II. Key Considerations:

  • Performance: Cache access should be extremely fast. Minimizing latency is crucial.
  • Scalability: The system must be able to handle a large volume of requests and a growing amount of data.
  • Reliability: The cache should be highly available and fault-tolerant. Data should not be lost due to server failures (although losing cached data is acceptable – it can be retrieved from the primary store).
  • Consistency: Maintaining consistency between the cache and the primary data store can be challenging. Different consistency models (eventual consistency, strong consistency) can be used based on the application's requirements. Memcached typically favors eventual consistency.
  • Data Partitioning: Distributing data evenly across the cache servers is important for performance and scalability.
  • Eviction Policies: Choosing the right eviction policy can significantly impact cache performance.
  • Monitoring and Management: Comprehensive monitoring and management tools are essential for operating a large-scale cache.

III. High-Level Architecture:

                                    +--------------+
                                    |   Clients    |
                                    +------+-------+
                                           |
                                    +------v-------+
                                    | Cache Servers |
                                    | (Distributed) |
                                    +------+-------+
                                           |
                                    +------v-------+
                                    | Cache Storage |
                                    |   (RAM)     |
                                    +------+-------+
                                           |
                                    +------v-------+
                                    | Cache Mgmt  |
                                    | (Part, Evict)|
                                    +--------------+

                                    +--------------+
                                    | Primary Data |
                                    |   Store    |
                                    +--------------+

IV. Data Flow (Example: Data Retrieval):

  1. Client: Requests data.
  2. Client Library: Uses a consistent hashing algorithm to determine which cache server should hold the data.
  3. Cache Server: Checks if the data is in its local cache.
  4. Cache Hit: If the data is found, it's returned to the client.
  5. Cache Miss: If the data is not found, the cache server typically does not fetch it from the primary data store. Instead, it returns a "miss" to the client. The client is then responsible for retrieving the data from the primary store and, optionally, populating the cache. This is a key difference from some other caching systems.
  6. Primary Data Store (if needed): Returns the data to the client.
  7. Client (if needed): Stores the retrieved data in the cache for future requests.
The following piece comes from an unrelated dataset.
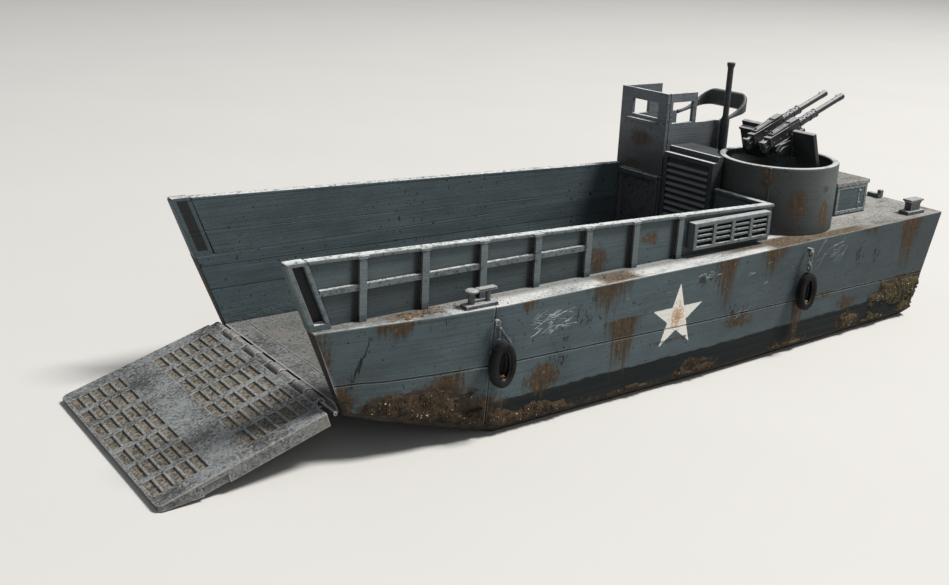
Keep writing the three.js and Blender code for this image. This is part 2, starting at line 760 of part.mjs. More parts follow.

V. Data Partitioning (Consistent Hashing):

Consistent hashing maps both cache servers and data keys to a circular hash ring. A key is assigned to the server whose hash value is the first clockwise from the key's hash value on the ring. This minimizes data movement when servers are added or removed.

VI. Eviction Policies:

  • LRU (Least Recently Used): Removes the least recently used data. This is very common.
  • LFU (Least Frequently Used): Removes the least frequently used data.
  • Random: Removes data randomly.

VII. Consistency Models (Memcached's Approach):

Memcached favors eventual consistency. When data is updated in the primary data store, the application is responsible for invalidating or updating the corresponding entry in the cache. There's no automatic synchronization.

VIII. Scaling Considerations:

  • Adding more cache servers: Consistent hashing helps distribute the load.
  • Sharding the primary data store: Distributing the primary data store across multiple servers.
  • Replication (of the primary data store): Replicating the primary data store for high availability.

IX. Key Differences from Redis:

  • Data Structures: Memcached primarily supports simple key-value pairs. Redis offers richer data structures (lists, sets, hashes, etc.).
  • Persistence: Memcached is primarily an in-memory cache. Redis can be configured for persistence (though this is less important for a pure caching role).
  • Use Cases: Memcached is often used for simple caching scenarios where speed is absolutely critical. Redis is more versatile and used in a wider range of applications (caching, message queuing, etc.).

This design provides a high-level overview. Each component can be further broken down. Remember to consider the trade-offs between different design choices and prioritize the key requirements of the system. For a pure caching system like Memcached, focus on speed, simplicity, and scalability.